There are 4,000 struts and 1,500 nodes in Logo and 38,000 struts and 16,500 nodes in Vela. BGT Bischoff Glastechnik AG of Germany, supplied the clear, laminated, heat-strengthened glass for both structures. The glass for the Vela is a single sandwich unit consisting of two lites of 8-millimeter glass laminated with a 0.76-millimeter polyvinyl butyral interlayer. The Logo uses insulating glass units consisting of an inner lite of the laminated single sandwich, a 1⁄2-inch air space and an 8-millimeter outer lite. The glass was glazed directly to the structure in both Logo and Vela. The thin “skin-glazing” system uses ethylene propylene diene, or synthetic rubber, profiles, Peterson says.
“When glass is attached directly to structure in this way, steel tolerances become critical,” Stephan says. “However, we were confident the bolted elements and high-precision fabrication would get the job done. The results speak for themselves.”
Both roof surfaces have a complex spatial geometry with a quadrangular mesh arranged diagonally relative to the main axes of the buildings, according to 2005 Glass Processing Days Conference Proceedings. For the Logo, the basic grid pattern consists of even square meshes; for the Vela, the meshes are rhombic. In the transition to the curved regions, the torsion of the quadrangular mesh units exceed the limit of glazing and divide into triangular mesh units by means of diagonals.
“It was surprising that no frit was used on the glass surface to enhance shading or mask dirt,” Peterson says. “On the positive side, they now have a completely unencumbered view of the sky.”
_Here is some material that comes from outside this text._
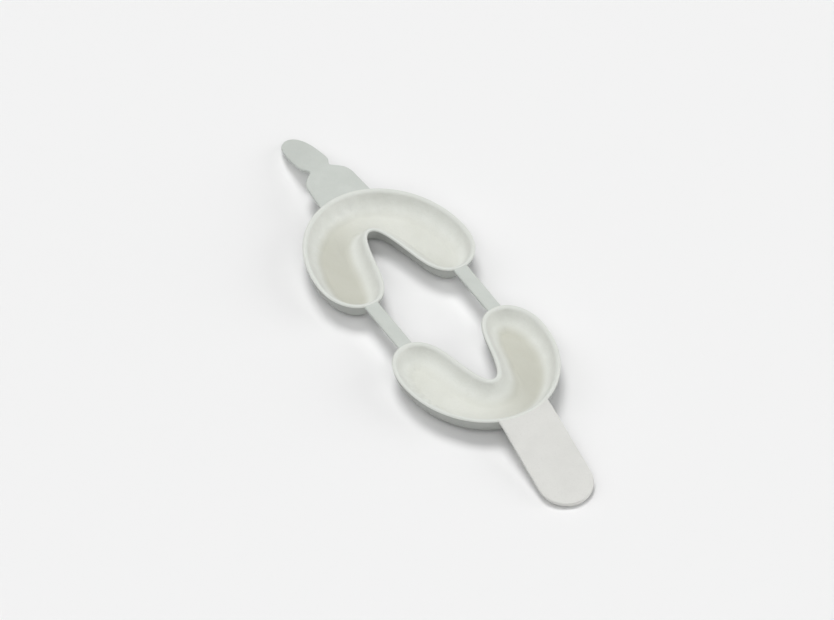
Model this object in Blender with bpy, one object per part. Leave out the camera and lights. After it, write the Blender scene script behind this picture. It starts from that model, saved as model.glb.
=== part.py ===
"""Hinged dual-arch fluoride tray: two foam troughs joined by two fold-over straps.

The blank lies flat, troughs up. +Y runs from the paddle tray to the keyed tray, +Z is up,
and the origin is under the middle of the object, on the surface that the troughs rest on.
Pieces are drawn about the middle of the straps, then set on the empty that moves them to
that origin. All lengths are in metres.
"""

import math
from collections import namedtuple

import bmesh
import bpy
from mathutils import Matrix, Vector

MM = 0.001

# Sheet and trough section
SHEET = 1.6 * MM  # foam sheet at the flange, straps and handles
WALL = 1.1 * MM  # trough wall, stretched thinner by the forming
LINING = 1.4 * MM  # absorbent lining
PIECE_GAP = 0.3 * MM  # clearance between neighbouring pieces
TRAY_HEIGHT = 9.5 * MM
LIP = 0.9 * MM  # flat rim round the trough
DRAFT = 1.6 * MM  # how far the steep part of a wall leans in
FLOOR_WIDTH = 5.0 * MM  # flat floor at the front of the arch
LINING_SETBACK = 0.9 * MM  # the lining's edge lies this far below the rim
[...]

Mero engineers ensured that the Vela roof could be drained without a perimeter gutter or any visible downspouts. They used an internal drainage system in the columns that required precambering of the flat roof areas as hypar, or skewed saddle-shaped, surfaces, Peterson says. As a result, the square glass panels in some areas had to be installed with a certain amount of pre-deformation. The glass supplier had to undergo long-term tests to ensure that this pre-deformation did not cause the delamination of the panels.
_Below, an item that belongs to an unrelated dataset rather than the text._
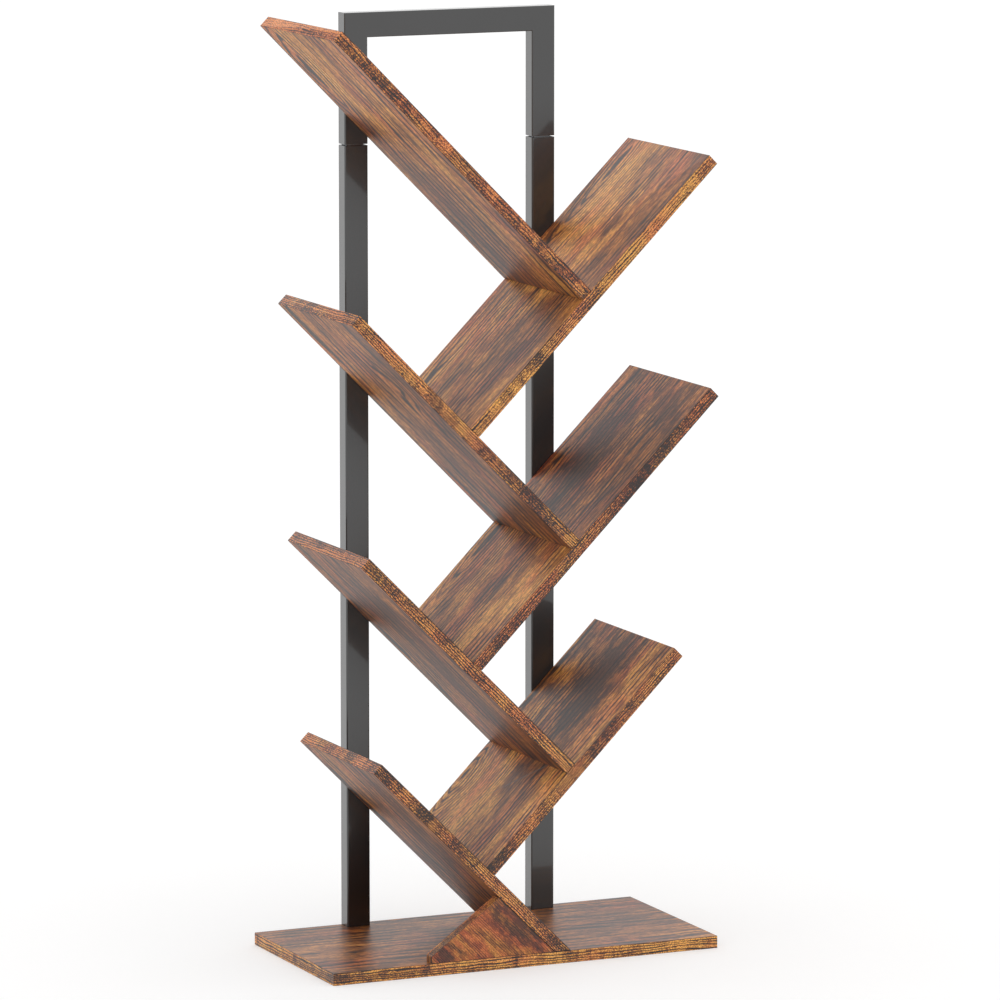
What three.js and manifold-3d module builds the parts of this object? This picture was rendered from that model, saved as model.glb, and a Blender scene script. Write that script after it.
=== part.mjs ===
// Tree shaped bookshelf of seven sloping boards on a flat base, carried by a steel tube frame behind.
// Millimetres, +Z up, the front faces -Y. The origin is on the floor, under the middle of the whole.

import * as THREE from 'three';
import { mergeVertices } from 'three/addons/utils/BufferGeometryUtils.js';
import Module from 'manifold-3d';

const wasm = await Module();
wasm.setup();

// Boards
const baseWidth = 500;
const baseDepth = 245;
const boardThickness = 15;

// Left shelves slope down to the right and right shelves down to the left, numbered from the top.
// A bolt height is where the middle of a shelf's thickness crosses the centre line of its post.
const leftShelf1Length = 446;
const leftShelf2Length = 396;
const leftShelf3Length = 373;
const leftShelf4Length = 345;
const leftShelf1BoltHeight = 996.5;
const leftShelf2BoltHeight = 687;
const leftShelf3BoltHeight = 413;
const leftShelf4BoltHeight = 183;
const rightShelf1Length = 435;
const rightShelf2Length = 435;
const rightShelf3Length = 346;
const rightShelf1BoltHeight = 834;
const rightShelf2BoltHeight = 553.5;
const rightShelf3BoltHeight = 290;

// Foot gusset
const gussetLength = 159.5;
const gussetHeight = 72;
const gussetTipHeight = 8.5;

// Steel frame
const totalHeight = 1120;
const frameWidth = 274;
const topFrameHeight = 156.5;
const seamSlit = 1.5;
const tubeWidth = 30;
const tubeDepth = 20;
const tubeWall = 1.2;
const tubeCornerRadius = 1.6;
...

“Solving the drainage on a surface this complex without edge gutters or down spouts represented an incredibly tough challenge for our engineering group and glazing supplier,” says Josef Rossmanith, project director, Ingenieur-Buro, Germany.
The time line
The New Fair, said to be the largest fair complex in the world, was built a square meter per minute for a total of 10 million hours, according to its Internet site. Construction was scheduled to be completed in 30 months, but Nuovo Polo Fieristico S.c.r.l of Rome, the general contractor, took 24 months to complete the project from the first foundation pole to the opening, the site says. Fifty-five percent of the structure was produced outside of the site, in Italian and other European workshops, and assembled on site in a “large open-air meccano.” More than 9,000 workers from 62 countries lived and worked together in what may be among the largest construction sites in Europe. More than 300 companies were involved. Workers from foreign countries lived in a village created for them in Mazzo di Rho that had approximately 1,000 beds. They ate at a canteen with 450 seats.
“The initial 12-month scheduled site duration for a glazed structure this complex represented a nearly impossible accomplishment,” Rossmanith says. “This was later shortened to 10 months because of delays from other trades. At that point, my team [members] really became concerned. Fortunately, through proper planning and excellent execution, we prevailed.” At the peak of installation, Rossmanith had more than 170 installers and 14 supervisors from his company at the site. “Assembling so many custom parts, installing nearly 525,000 square feet of cladding and sealing more than 50 miles of joints in such a condensed time frame was a monumental achievement,” he says.
A green project
For the construction of the New Fair, the land-owner, Fondazione Fiera Milano, a private company, cleaned up a brownfield area of 1.5 million square meters that had been a burden on residents of the surrounding territory for years, according to the Internet site. The Agip gas refinery previously occupied the site. The cleanup took a little more than a year. Of the reclaimed area, 180,000 square meters is green, with 2,500 trees in the fairgrounds and a 9-hectare park in the northwest side of the complex. The complex uses ground water for cooling heat pumps, thereby saving drinking water. It is heated by a heat-valuator plant in nearby Figino that runs on urban waste from Milan. The plant also produces electricity, and an emergency electricity line from Figino to the New Fair will be set up to provide power in case of a blackout, according to the site. Special photo catalytic titanium-based paint used in the complex oxidizes or decomposes the pollutants present in the atmosphere or produced by combustion. The paint work on more than 100,000 square meters of treated surface area in the complex can neutralize the pollution from 30,000 vehicles, the site claims.
Mero engineers used double-glazed units with high-performance coatings in the Logo to limit the solar-heat gain during summer and the energy loss during winter. More than 40 percent of the Logo roof surface was covered with insulated aluminum panels, further enhancing the physical properties of the envelope and influencing the energy efficiency of the building, Peterson says. The engineers also conducted climatic studies to analyze the temperature conditions during summer days under the Vela canopy. They did lightening-protection and smoke-evacuation studies and performed bending, shear and compression tests.
The end product represents a sublime creation composed of sunny glass in unusual geometric patterns, shiny steel and reflecting pools that wow visitors and exhibitors alike.